Pensieri Oziosi | 07.03.05 00:09
07.03.05 00:09
Ora è un po' tardi per ricostruire il commento perduto. Il cittadino ci penserà dopo una bella dormita, ma intanto ecco il link per ritrovare l' articolo di Bernard Cassen pubblicato da Le Monde Diplomatique. E nel caso serva, qui c'è ancora una copia.
Vittorio B. | 07.03.05 02:21
07.03.05 02:21
Che servizio, grazie. Cambiero il link.
ste | 07.03.05 07:34
07.03.05 07:34
Come promesso, ecco qui - più o meno - il commento che era andato perduto nello tsunami digitale di febbraio.
Sono d'accordo al 100% con quanto scrivi, Ste.
Questa cosa dell'intercomprensione all'interno delle famiglie linguistiche merita d'essere coltivata.

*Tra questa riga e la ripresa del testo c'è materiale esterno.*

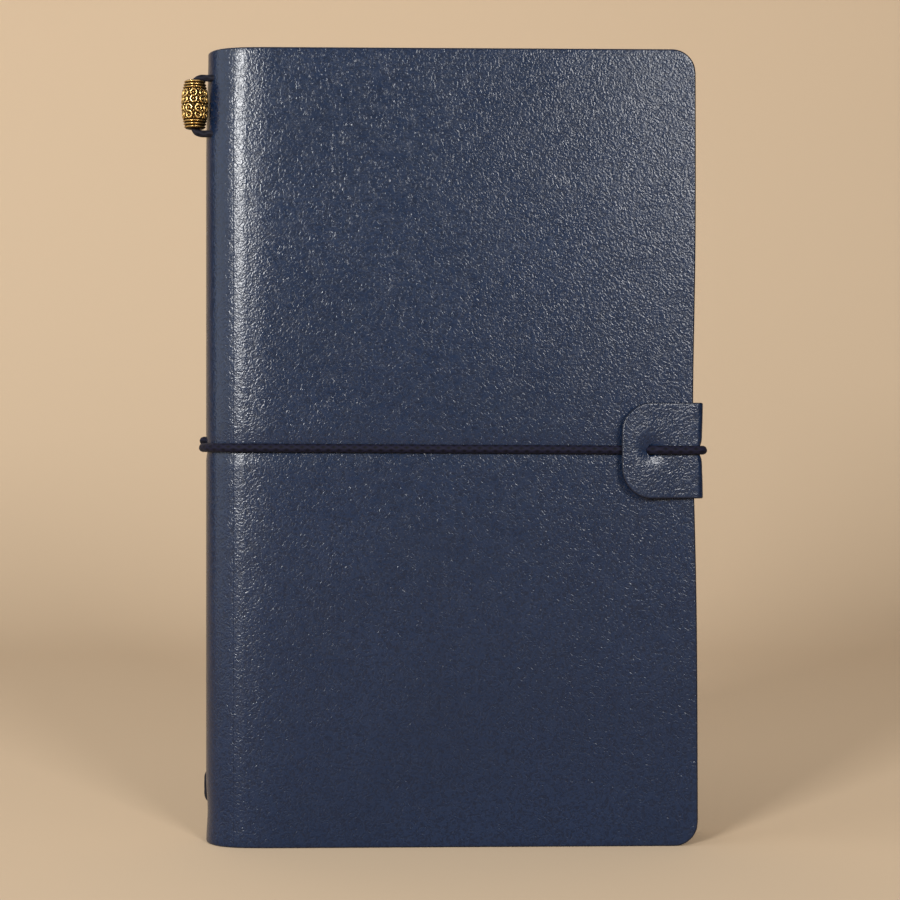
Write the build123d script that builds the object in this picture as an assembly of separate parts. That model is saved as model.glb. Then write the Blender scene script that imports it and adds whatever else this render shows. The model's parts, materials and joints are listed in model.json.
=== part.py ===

Mi ricordo quando, per lavoro e in un gelido inverno di qualche anno fa, fui catapultato a Pamplona, la città basca famosa per los Sanfermines, con el Encierro celebrato da Hemingway. Dovevo partecipare a un "workshop" organizzato da un'agenzia di sviluppo del Governo della Navarra. La lingua di lavoro era il francese, ma mi fu d'aiuto quel poco di spagnolo che mi viene dalla lettura appassionata dei poeti della Generazione del '27, quali Federico Garcia Lorca e Rafael Alberti per intenderci. Mi accadde, e la cosa fu davvero comica, di dover parlare con un informatico spagnolo, che in realtà era catalano. Dopo il primo scambio di battute in inglese, realizzammo che non ci sarebbe stato modo di comprenderci con reciproca soddisfazione se non parlando ciascuno la propria lingua nazionale.
Ricordo pure con piacere l'ultima sera in terra di Navarra, trascorsa in un caratteristico bar de tapas, con l'incrociarsi di chiacchiere spensierate in italiano, portoghese e castigliano.
Colgo l'occasione per segnalare due ricorrenze molto significative:
21 febbraio, Giorno Internazionale della Lingua Materna, promosso da UNESCO,
26 settembre, Giorno Europeo delle Lingue, promosso dal Consiglio d'Europa.